Factbox: Japan’s stimulus plan to combat coronavirus pain


(Reuters) – Japanese Prime Minister Shinzo Abe has pledged to roll out an unprecedented stimulus package, equal to 20% the size of the economy, vowing to take “all steps” to battle the deepening fallout from the coronavirus pandemic.

The package, which Abe said would be worth around 108 trillion yen ($990 billion), may include a 26-trillion-yen stimulus put in place in December 2019. Direct fiscal spending in the package would amount to 39 trillion yen, Abe said.
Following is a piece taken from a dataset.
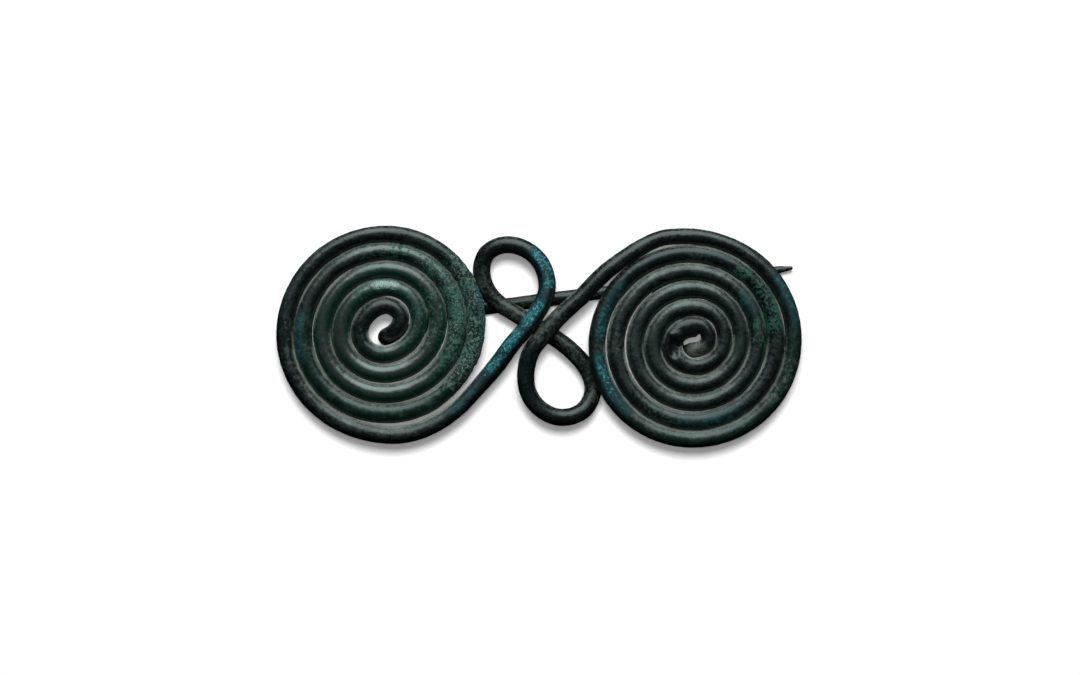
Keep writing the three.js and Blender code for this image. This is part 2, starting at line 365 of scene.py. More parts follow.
@dataclass(frozen=True)
class Disc:
    """A flat spiral of wire, counted in turns from its eye outwards, turn 0 pointing along +X.

    Attributes:
        name: Name of the stretch.
        centre: Middle of the spiral at its eye.
        drift: How far the middle moves with every turn.
        eye_radius: Radius at turn 0.
        pitch: Growth of the radius in the first turn.
        pitch_growth: Added growth, times the square of the turn.
        oval: Weights of the cosine and sine of twice the angle in the radius.
        oval_change: What they gain with every turn.
        wire_radii: Radius of the wire at each whole turn.
        slips: Where the coiling was uneven.
        first_turn: Turn at the eye where the even spiral starts.
        last_turn: Turn at the rim where the wire leaves it.
        gaps: Open slits between neighbouring turns, which press together elsewhere.
        widest: Largest reach of the wire from its centre towards a neighbour.
        closed_gap: Width of the groove's bottom where turns press together.
        fade: Turns over which the pressed form begins and ends.
        level: Height of the wire's centre.
        steps_per_turn: Knots in one turn.
        eye_swell: Added reach inwards of the innermost turn, which has no neighbour inside it.
        eye_swell_turns: Turns where the swelling starts, is full, starts to fade and is gone.
    """

    name: str
    centre: tuple[float, float]
    drift: tuple[float, float]
    eye_radius: float
    pitch: float
    pitch_growth: float
    oval: tuple[float, float]
    oval_change: tuple[float, float]
    wire_radii: tuple[float, ...]
    slips: tuple[Slip, ...]
    first_turn: float
    last_turn: float
    gaps: tuple[Gap, ...]
    widest: float
    closed_gap: float = 0.04
    fade: float = 0.08
    level: float = DISC_LEVEL
    steps_per_turn: int = 30
    eye_swell: float = 0.0
    eye_swell_turns: tuple[float, float, float, float] = (0.1, 0.25, 0.56, 0.8)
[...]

The size of the package would exceed the one Japan compiled in the wake of the 2009 financial crisis, which topped 56 trillion yen with direct spending of some 15 trillion yen.

Below are the key measures Abe’s cabinet is expected to approve on Tuesday as part of the stimulus package:

FISCAL STIMULUS

– A cash payout of 300,000 yen for households whose income has been hit by the pandemic.

– Cash payouts to small and mid-sized firms to help them continue business operations.

– Increase employment adjustment subsidies for the small and mid-sized firms as well as big companies, who keep employees on the payroll, to avoid layoffs and bankruptcies.

– Additional 10,000 yen per child for families that receive child allowances. Currently, Japan gives eligible households 15,000 yen a month for infants under three, and up to 15,000 yen for three-year olds to junior high schoolers.

MEDICAL SUPPORT

– Triple the production of Fujifilm Holding Corp’s Avigan anti-flu drug during this fiscal year so it can be used to treat some two million people. Avigan is being tested in China as a treatment for COVID-19.

– Back funding to secure medical supplies and hospital beds, as well as for the production of masks, vaccines, and infrastructure to promote telecommuting.

– Give local governments an extra subsidy totalling 1 trillion yen to help them shoulder costs such as securing accommodations for people infected with the new virus.

– Establish a reserve fund on infectious diseases to take necessary steps in future.

FINANCIAL BACKSTOP

– Enable cash-strapped small and mid-sized firms to borrow at zero interest without collateral from private financial institutions such as regional banks and credit unions.

– Make use of crisis lending schemes by Development Bank of Japan [DBJPN.UL] and Shoko Chukin Bank [SKCBK.UL] for loans to large corporations.

– Provide airlines with financial support worth 2 trillion yen. Grant them a grace period for payment of landing fees.

TAX BREAKS

– Lowering corporate tax burdens of small and mid-sized companies.

– Exempt firms from taxation on property and assets if their sales more than halve year-on-year in any three-month period between February and October.

– Give small and mid-sized firms one-year grace period for corporate tax payment.

– Expand the scope of loss-making firms subjected to a tax refund.

– Fuel tax breaks for private cars purchased up until March 2021, from the current period through September 2020.